Penasihat Senior Tillerson, R.C. Hammond mengatakan bahwa "AS dan Rusia tidak mencapai kesepakatan apa pun". Dia mengatakan bahwa pertemuan tingkat tinggi berikutnya antara kedua pemerintah, di bawah sekretaris tingkat negara bagian, akan digelar pada Juni di St. Petersburg untuk membahas pengembalian aset itu.
Sebelum membuat keputusan akhir untuk mengizinkan Rusia mendapatkan kembali fasilitas itu, Pemerintah AS memberikan kemungkinan pembatasan aktivitas Rusia di sana.
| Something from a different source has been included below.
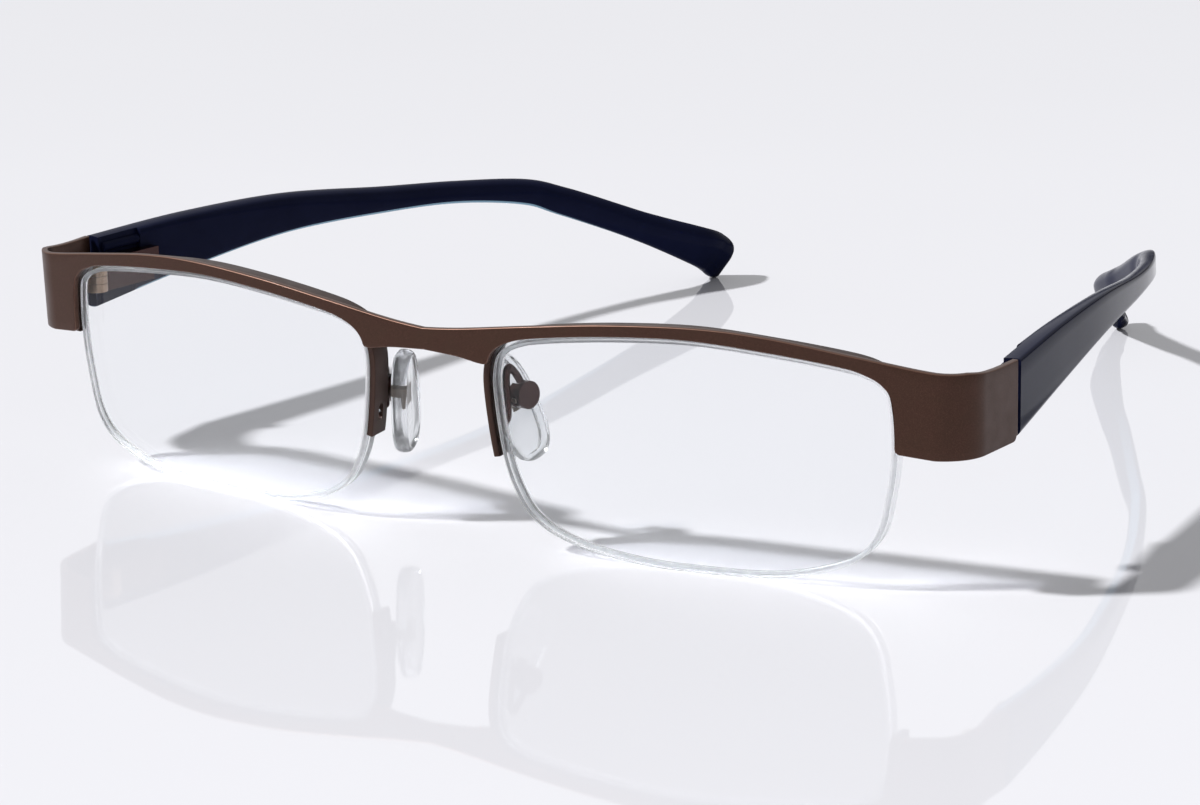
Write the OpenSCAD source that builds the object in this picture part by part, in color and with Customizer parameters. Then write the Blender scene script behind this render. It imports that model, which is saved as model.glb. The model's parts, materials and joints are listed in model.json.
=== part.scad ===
// Half-rim reading glasses, open and standing on their lenses and temple tips.
// X points to the wearer's left, Y to the back and Z up. Sizes are in millimetres.

/* [Lenses] */
// Width of one lens
lens_w = 50.2; // [44:0.2:56]
// Height of one lens
lens_h = 28.8; // [25:0.2:34]
// Thickness of a lens at its edge
lens_t = 3; // [2:0.1:3.6]
// Gap between the two lenses over the nose
nose_gap = 18.4; // [15:0.2:22]
// Width of the groove in a lens edge
lens_groove_w = 0.6; // [0.5:0.05:0.8]
// Depth of the groove in a lens edge
lens_groove_d = 0.6; // [0.5:0.05:0.8]
// Thickness of the nylon cord that holds a lens from below
cord_d = 0.5; // [0.4:0.05:0.5]

/* [Brow plate] */
// Radius that the front is bowed to, seen from above
bow_r = 259; // [200:1:400]
// Lean of the front, top forward, in degrees
lean = 3; // [0:0.5:6]
// Thickness of the plate
plate_t = 0.8; // [0.6:0.1:1.2]
// Width of an end piece beside its lens
end_w = 9.7; // [8.5:0.1:14]
// Height of the bar over a lens
bar_h = 1.55; // [1.2:0.05:4]
// Drop of the plate's top edge from over a lens to the bridge
bridge_drop = 3.65; // [2:0.05:5]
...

Hal itu termasuk menghapus kekebalan diplomatik yang sebelumnya diperoleh.
Tanpa kekebalan, fasilitas tersebut akan diperlakukan layaknya bangunan lainnya di Amerika Serikat seperti mengizinkan masuk pihak keamanan AS.
Perubahan dalam sikap Pemerintah AS terhadap fasilitas tersebut muncul saat media Rusia baru-baru ini menyarankan agar Duta Besar Rusia Sergey Kislyak, yang akan meninggalkan Washington setelah menjabat sebagai duta besar sejak 2008, diusulkan oleh Kremlin untuk memimpin sebuah posisi baru, yakni sebagai sekretaris umum di PBB untuk urusan kontra-terorisme.
Sementara AS mengharapkan posisi yang sama dipegang oleh Jeffrey Feltman, senior diplomat Amerika yang terkenal.
Namun, sejauh ini Sekretaris Jenderal PBB Antonio Guterres yang akan memutuskan siapa yang menjabat di pos itu. Meskipun AS dan Rusia berharap.
Kislyak adalah sosok kontroversial selama pilpres AS. Ia bertemu dan berbicara dengan mantan penasihat keamanan nasional Presiden Trump, Michael Flynn selama kampanye pilpres dan masa transisi. Ia juga diduga bertemu dengan Jared Kushner dan Jaksa Agung Jeff Session pada waktu yang sama.
Adapun duta besar Rusia yang baru, rencananya akan digantikan oleh Anatoly Antonov yang kini menjabat sebagai wakil menlu. Namun, secara resmi Presiden Vladimir Putin akan mengumumkan namanya kepada Trump saat keduanya bertemu pada pertemuan G-20 di Hamburg yang rencananya digelar Juli mendatang.
Agenda itu akan menjadi pertemuan pertama Trump dengan Putin sebagai presiden.